Ob man sich wiedersehen würde, war ungewiss. Am 28. Juli 1962 in Dortmund hatten – aus Sorge um die Konkurrenzfähigkeit des deutschen Fußballs – die Delegierten der Landesverbände ihren Segen für eine nationale Liga mit 16 Vereinen gegeben; fast ein halbes Jahrhundert nach den ersten Vorstößen war die verspätete Spielklasse gegründet. Für das Fürther Kleeblatt markiert die Bundesliga, in die es keine Aufnahme fand, den Beginn eines langen, tiefen Abstiegs bis hinunter in die viertklassige Landesliga Mitte; für den 1.FC Nürnberg, der 1968 als Bundesliga-Meister seinen letzten Höhenflug erlebte, erwies sie sich bald als eine Nummer zu groß. Der Club stieg 1969 ab und war in jenem Jahrzehnt, als auch der deutsche Fußball die entscheidenden Schritte in die Professionalisierung tat, zweitklassig.

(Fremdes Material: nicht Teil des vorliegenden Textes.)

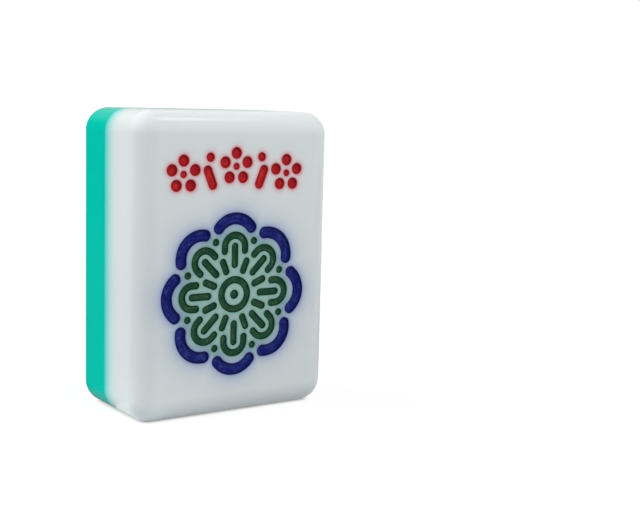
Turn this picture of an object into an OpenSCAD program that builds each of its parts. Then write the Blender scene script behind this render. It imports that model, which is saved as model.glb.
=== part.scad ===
/* [Tile] */
// Width across the face
tile_w = 22; // [21.5:0.5:26]
// Height of the tile as it stands
tile_h = 30; // [29:0.5:40]
// Thickness of the white layer that carries the engraving
front_d = 7.2; // [4:0.1:10]
// Thickness of the green layer bonded behind it
back_d = 6.1; // [4:0.1:10]
// Radius of the tumbled edges and corners
edge_r = 2.3; // [1:0.1:2.7]

/* [Engraving] */
// Sideways place of the engraving, which sits a little left of the middle
mark_x = -0.5; // [-0.6:0.1:0.6]
// Height of the medallion's centre above the bottom end
medallion_z = 12.15; // [11.5:0.05:13]
// Depth of a groove as a share of its width, just short of the ball-nosed cutter's radius
depth_share = 0.45; // [0.3:0.01:0.48]
// How far below the face the rim of each enamel fill lies
fill_drop = 0.05; // [0.02:0.01:0.1]
// Depth that the enamel sinks in the middle as it dries, as a share of the groove's width
sink_share = 0.18; // [0.05:0.01:0.3]

/* [Medallion border] */
// Reach of the border's outer edge from the medallion's centre
border_reach = 8.1; // [7.9:0.05:8.2]
// Width of the border's grooves
border_stroke = 1.2; // [0.9:0.05:1.3]
// Radius of one lobe of the border, along the middle of its groove
lobe_r = 2.3; // [2.1:0.05:2.35]

/* [Rosette] */
// Width of the rosette's grooves
rosette_stroke = 0.75; // [0.5:0.05:0.8]
// Radius of each arch, along the middle of its groove
arch_r = 1.15; // [1.1:0.05:1.2]
// Distance of the arches' centres from the medallion's centre
arch_reach = 4.7; // [4.6:0.05:4.8]
// Length of the straight legs on which each arch stands
arch_leg = 0.4; // [0.1:0.05:0.45]
// Distance of the tip dots from the medallion's centre
tip_reach = 5.65; // [5.55:0.05:5.75]
// Distance at which the stamen strokes start
stamen_start = 2.95; // [2.9:0.05:3.6]
// Distance at which the stamen strokes end
stamen_end = 4.75; // [4.2:0.05:4.8]
// Distance at which the spokes start
spoke_start = 2.5; // [2.45:0.05:2.8]
// Distance at which the spokes end
spoke_end = 3.5; // [3.2:0.05:3.55]
// Radius of the hub's ring, along the middle of its groove
hub_r = 1.45; // [1.2:0.05:1.5]
// Diameter of the dot in the hub
hub_dot_d = 0.95; // [0.6:0.05:1]

/* [Blossom row] */
// Height of the outer blossoms' centres above the bottom end
row_z = 24; // [23:0.1:25]
// How much higher the middle blossom sits than the outer ones
row_rise = 0.7; // [0:0.1:1]
// Distance between neighbouring blossoms
blossom_pitch = 5.8; // [5.7:0.1:6.1]
// Distance of the petal dots from the blossom's centre
petal_reach = 1.3; // [1.25:0.05:1.4]
// Diameter of each petal dot
petal_d = 1.15; // [0.8:0.05:1.25]
// Diameter of the blossom's centre dot
eye_d = 0.7; // [0.4:0.05:0.85]
// Width of the leaf strokes
leaf_stroke = 0.95; // [0.7:0.05:1]
// Length of each leaf stroke between the centres of its round ends
leaf_run = 1.5; // [0.8:0.1:1.6]
// Lean of the leaf strokes from the upright
leaf_lean = 22; // [0:1:35]
// Drop of the leaf strokes' middles below the line of the blossoms
leaf_drop = 0.7; // [0.6:0.05:0.9]
// Diameter of the bud above each leaf
bud_d = 0.9; // [0.5:0.05:1]
// Height of the buds above the line of the blossoms
bud_rise = 1.25; // [1.15:0.05:1.5]

/* [Hidden] */
$fn = 64;
lobes = 8;
petals = 5;
turn = 360;
right_angle = 90;
lobe_turn = turn / lobes;
tile_d = front_d + back_d;
face_y = -tile_d / 2;
half_flat_w = tile_w / 2 - edge_r;
flat_h = tile_h - 2 * edge_r;
lobe_reach = border_reach - border_stroke / 2 - lobe_r;
// Half of the angle that each lobe spans, which is that of a triangle with sides of 3, 4 and 5
lobe_half_span = atan(4 / 3);
row_side_names = ["left", "middle", "right"];
leaf_side_names = ["left", "right"];

function loop_names(stem) = [for (i = [1 : lobes]) str(stem, "_", i)];
function side_names(stem, sides) = [for (side = sides) str(stem, "_", side)];

WHITE = [0.87, 0.9, 0.9];
GREEN = [0.05, 0.72, 0.63];
BLUE = [0.13, 0.11, 0.45];
DARK_GREEN = [0.13, 0.28, 0.2];
RED = [0.72, 0.13, 0.17];

// Outline of one layer cut across an edge: x runs out from the flat's border, y in from the outer face
module edge_profile(depth) {
    translate([0, edge_r]) square([edge_r, depth - edge_r]);
    intersection() {
        translate([0, edge_r]) circle(r = edge_r);
        square([edge_r, edge_r]);
    }
}

// One layer of the block, its outer face on z = 0 with rounded edges, its bonding face flat at the given depth
module layer(depth) {
    translate([-half_flat_w, edge_r, 0]) cube([2 * half_flat_w, flat_h, depth]);
    for (side = [0, 1]) mirror([side, 0, 0]) {
        translate([half_flat_w, tile_h - edge_r, 0])
            rotate([right_angle, 0, 0]) linear_extrude(flat_h) edge_profile(depth);
        translate([half_flat_w, tile_h - edge_r, 0])
            rotate_extrude(angle = right_angle) edge_profile(depth);
        translate([half_flat_w, edge_r, 0])
            rotate([0, 0, -right_angle]) rotate_extrude(angle = right_angle) edge_profile(depth);
    }
    translate([-half_flat_w, tile_h - edge_r, 0])
        rotate([right_angle, 0, right_angle]) linear_extrude(2 * half_flat_w) edge_profile(depth);
    translate([half_flat_w, edge_r, 0])
        rotate([right_angle, 0, -right_angle]) linear_extrude(2 * half_flat_w) edge_profile(depth);
}

// Radius of an arc that is given by half of its chord and by its height
function arc_radius(half_chord, height) = (pow(half_chord, 2) + pow(height, 2)) / (2 * height);

function groove_depth(stroke) = depth_share * stroke;
function cutter_r(stroke) = arc_radius(stroke / 2, groove_depth(stroke));
function cutter_lift(stroke) = cutter_r(stroke) - groove_depth(stroke);

// Cross-section of a groove that is one stroke wide at the face: x runs across it, y out of the face.
// It is the lower half of the cutter's ball, which ends just above the face.
module groove_section(stroke) {
    translate([0, cutter_lift(stroke)]) intersection() {
        circle(r = cutter_r(stroke));
        translate([-stroke, -stroke]) square([2 * stroke, stroke]);
    }
}

// Cross-section of the enamel in a groove: it lines the groove to just below the face and has
// dried to a hollow in the middle
module fill_section(stroke) {
    half_rim = sqrt(pow(cutter_r(stroke), 2) - pow(cutter_lift(stroke) + fill_drop, 2));
    sink = sink_share * stroke;
    hollow_r = arc_radius(half_rim, sink);
    difference() {
        intersection() {
            groove_section(stroke);
            translate([-stroke, -stroke]) square([2 * stroke, stroke - fill_drop]);
        }
        translate([0, hollow_r - sink - fill_drop]) circle(r = hollow_r);
    }
}

module section(stroke, filled) {
    if (filled) fill_section(stroke);
    else groove_section(stroke);
}

// The right half of a cross-section, to be revolved
module half_section(stroke, filled) {
    intersection() {
        section(stroke, filled);
        translate([0, -stroke]) square([stroke, 2 * stroke]);
    }
}

module dot(stroke, filled) {
    rotate_extrude() half_section(stroke, filled);
}

// Half a dot, on the side of +Y
module round_end(stroke, filled) {
    rotate_extrude(angle = turn / 2) half_section(stroke, filled);
}

// A groove or fill that runs out along +X, from one reach to another
module radial_stroke(from, to, stroke, filled) {
    translate([from, 0, 0]) rotate([right_angle, 0, right_angle])
        linear_extrude(to - from) section(stroke, filled);
    translate([to, 0, 0]) rotate([0, 0, -right_angle]) round_end(stroke, filled);
    translate([from, 0, 0]) rotate([0, 0, right_angle]) round_end(stroke, filled);
}

// A groove or fill along an arc whose middle is on +X, carried on by straight legs
module arc_stroke(radius, half_span, leg, stroke, filled) {
    for (side = [0, 1]) mirror([0, side, 0]) {
        rotate_extrude(angle = half_span) translate([radius, 0]) section(stroke, filled);
        rotate([0, 0, half_span]) translate([radius, 0, 0]) {
            if (leg > 0) rotate([right_angle, 0, turn / 2])
                linear_extrude(leg) section(stroke, filled);
            translate([0, leg, 0]) round_end(stroke, filled);
        }
    }
}

module ring_stroke(radius, stroke, filled) {
    rotate_extrude() translate([radius, 0]) section(stroke, filled);
}

// Turns a mark to its lobe, the first one at the top, or with between to the line before that lobe
module at_lobe(i, between = false) {
    rotate([0, 0, right_angle - lobe_turn * (i - (between ? 1.5 : 1))]) children();
}

module medallion_place() {
    translate([mark_x, medallion_z, 0]) children();
}

// Places on the row: -1 and 1 for the outer blossoms, 0 for the middle, halves for what lies between
module row_place(step) {
    translate([mark_x + step * blossom_pitch, row_z + row_rise * (1 - abs(step)), 0]) children();
}

module border_mark(i, filled) {
    medallion_place() at_lobe(i) translate([lobe_reach, 0, 0])
        arc_stroke(lobe_r, lobe_half_span, 0, border_stroke, filled);
}

module arch_mark(i, filled) {
    medallion_place() at_lobe(i) translate([arch_reach, 0, 0])
        arc_stroke(arch_r, right_angle, arch_leg, rosette_stroke, filled);
}

module tip_mark(i, filled) {
    medallion_place() at_lobe(i, between = true) translate([tip_reach, 0, 0])
        dot(rosette_stroke, filled);
}

module stamen_mark(i, filled) {
    medallion_place() at_lobe(i) radial_stroke(stamen_start, stamen_end, rosette_stroke, filled);
}

module spoke_mark(i, filled) {
    medallion_place() at_lobe(i, between = true)
        radial_stroke(spoke_start, spoke_end, rosette_stroke, filled);
}

module hub_ring_mark(filled) {
    medallion_place() ring_stroke(hub_r, rosette_stroke, filled);
}

module hub_dot_mark(filled) {
    medallion_place() dot(hub_dot_d, filled);
}

module blossom_mark(step, filled) {
    row_place(step) {
        dot(eye_d, filled);
        for (i = [1 : petals]) rotate([0, 0, right_angle + turn / petals * i])
            translate([petal_reach, 0, 0]) dot(petal_d, filled);
    }
}

module leaf_mark(side, filled) {
    row_place(side / 2) translate([0, -leaf_drop, 0]) rotate([0, 0, right_angle - side * leaf_lean])
        radial_stroke(-leaf_run / 2, leaf_run / 2, leaf_stroke, filled);
}

module bud_mark(side, filled) {
    row_place(side / 2) translate([0, bud_rise, 0]) dot(bud_d, filled);
}

// Every groove that the engraver cuts into the face
module grooves() {
    for (i = [1 : lobes]) {
        border_mark(i, false);
        arch_mark(i, false);
        tip_mark(i, false);
        stamen_mark(i, false);
        spoke_mark(i, false);
    }
    hub_ring_mark(false);
    hub_dot_mark(false);
    for (step = [-1 : 1]) blossom_mark(step, false);
    for (side = [-1, 1]) {
        leaf_mark(side, false);
        bud_mark(side, false);
    }
}

// Stands a piece that is drawn on the face, with z outwards, up in its place on the tile
module on_face() {
    translate([0, face_y, 0]) rotate([right_angle, 0, 0]) children();
}

module front_layer() {
    color(WHITE) on_face() difference() {
        mirror([0, 0, 1]) layer(front_d);
        grooves();
    }
}

module back_layer() {
    color(GREEN) translate([0, -face_y, 0]) rotate([right_angle, 0, 0]) layer(back_d);
}

module border_enamel(i) {
    color(BLUE) on_face() border_mark(i, true);
}

module arch_enamel(i) {
    color(DARK_GREEN) on_face() arch_mark(i, true);
}

module tip_enamel(i) {
    color(DARK_GREEN) on_face() tip_mark(i, true);
}

module stamen_enamel(i) {
    color(DARK_GREEN) on_face() stamen_mark(i, true);
}

module spoke_enamel(i) {
    color(DARK_GREEN) on_face() spoke_mark(i, true);
}

module hub_ring_enamel() {
    color(DARK_GREEN) on_face() hub_ring_mark(true);
}

module hub_dot_enamel() {
    color(DARK_GREEN) on_face() hub_dot_mark(true);
}

module blossom_enamel(step) {
    color(RED) on_face() blossom_mark(step, true);
}

module leaf_enamel(side) {
    color(RED) on_face() leaf_mark(side, true);
}

module bud_enamel(side) {
    color(RED) on_face() bud_mark(side, true);
}

front_layer();
back_layer();
for (i = [1 : lobes]) {
    border_enamel(i);
    arch_enamel(i);
    tip_enamel(i);
    stamen_enamel(i);
    spoke_enamel(i);
}
hub_ring_enamel();
hub_dot_enamel();
for (i = [0 : 2]) blossom_enamel(i - 1);
for (i = [0, 1]) {
    leaf_enamel(2 * i - 1);
    bud_enamel(2 * i - 1);
}
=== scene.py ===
import math

import bpy
from mathutils import Matrix, Vector


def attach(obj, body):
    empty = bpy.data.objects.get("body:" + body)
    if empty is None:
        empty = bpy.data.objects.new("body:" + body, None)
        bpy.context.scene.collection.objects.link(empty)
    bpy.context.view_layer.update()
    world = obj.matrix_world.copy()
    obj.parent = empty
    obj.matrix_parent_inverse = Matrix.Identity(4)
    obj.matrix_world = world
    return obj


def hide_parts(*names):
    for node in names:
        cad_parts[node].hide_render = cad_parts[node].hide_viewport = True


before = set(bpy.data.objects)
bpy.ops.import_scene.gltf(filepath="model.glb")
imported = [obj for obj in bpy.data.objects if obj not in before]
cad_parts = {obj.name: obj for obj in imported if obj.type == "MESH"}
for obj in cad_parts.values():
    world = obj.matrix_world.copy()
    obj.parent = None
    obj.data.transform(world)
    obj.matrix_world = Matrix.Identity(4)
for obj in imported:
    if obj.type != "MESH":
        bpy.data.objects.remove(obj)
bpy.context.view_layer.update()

# ---------------------------------------------------------------------------------------------
# The white layer. On the real tile it is a slab of cast white resin, 7.2 mm thick, with its
# front edges and corners tumbled round and polished. Every groove of the engraving is cut into
# its face with a ball-nosed cutter, before the enamel goes in.
# ---------------------------------------------------------------------------------------------

MM = 0.001
tile_width = 22 * MM
tile_height = 30 * MM
white_thickness = 7.2 * MM
green_thickness = 6.1 * MM
edge_radius = 2.3 * MM
face_place = -(white_thickness + green_thickness) / 2
bond_place = face_place + white_thickness
edge_steps = 20
# A narrow strip along each flat that keeps the light on the flat as even as on a ground surface
strip = 0.03 * MM
# Points nearer to each other than this become one
weld = 0.5e-6
# Faces that meet at a sharper turn than this keep their edge
crease = math.radians(50)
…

Die Nachbarn trafen sich fortan hin und wieder in der zweiten Liga, einmal, 1996/97, sogar in der dritten, der Regionalliga Süd, und während Nürnberg ansonsten zwischen Erst- und Zweitklassigkeit pendelte, scheiterte das als Spielvereinigung Greuther Fürth in den Profifußball zurückgekehrte Kleeblatt mehr als ein Jahrzehnt lang und oft genug knapp an der Rückkehr nach ganz oben. Lange trauerte man der alten Oberliga Süd noch nach.

Jetzt beginnt die Bundesliga-Jubiläumssaison, die fünfzigste Spielzeit – und nach fast einem halben Jahrhundert findet das älteste deutsche Fußball-Derby, das zwischen dem 1.FC Nürnberg und der Spielvereinigung (Greuther) Fürth, das 1920 das Endspiel um die deutsche Meisterschaft war, wieder erstklassig statt. Der 1.FC Nürnberg ist seit Beginn des neuen Jahrhunderts auf dem Weg, sich endlich im Oberhaus zu etablieren – der DFB-Pokalsieg 2007, der erste Titel seit neununddreißig Jahren, könnte eines Tages für den Beginn einer neuen Ära stehen. Der Fürther Aufstieg: ein Halbjahrhundertereignis im Wortsinn; und Henry Kissinger, dessen Familie 1938 vor den Nazi-Bluthunden aus dem geliebten Fürth fließen musste, will es sich ansehen: das Kleeblatt in der Bundesliga.

Der frühere US-Außenminister musste 89 Jahre alt werden dafür. Und es ist auch ein wenig berührend, dass man selbst nach so langen Zeitreisen durch die Geschichte dieses Spiels immer wieder an besondere Wegmarken stößt.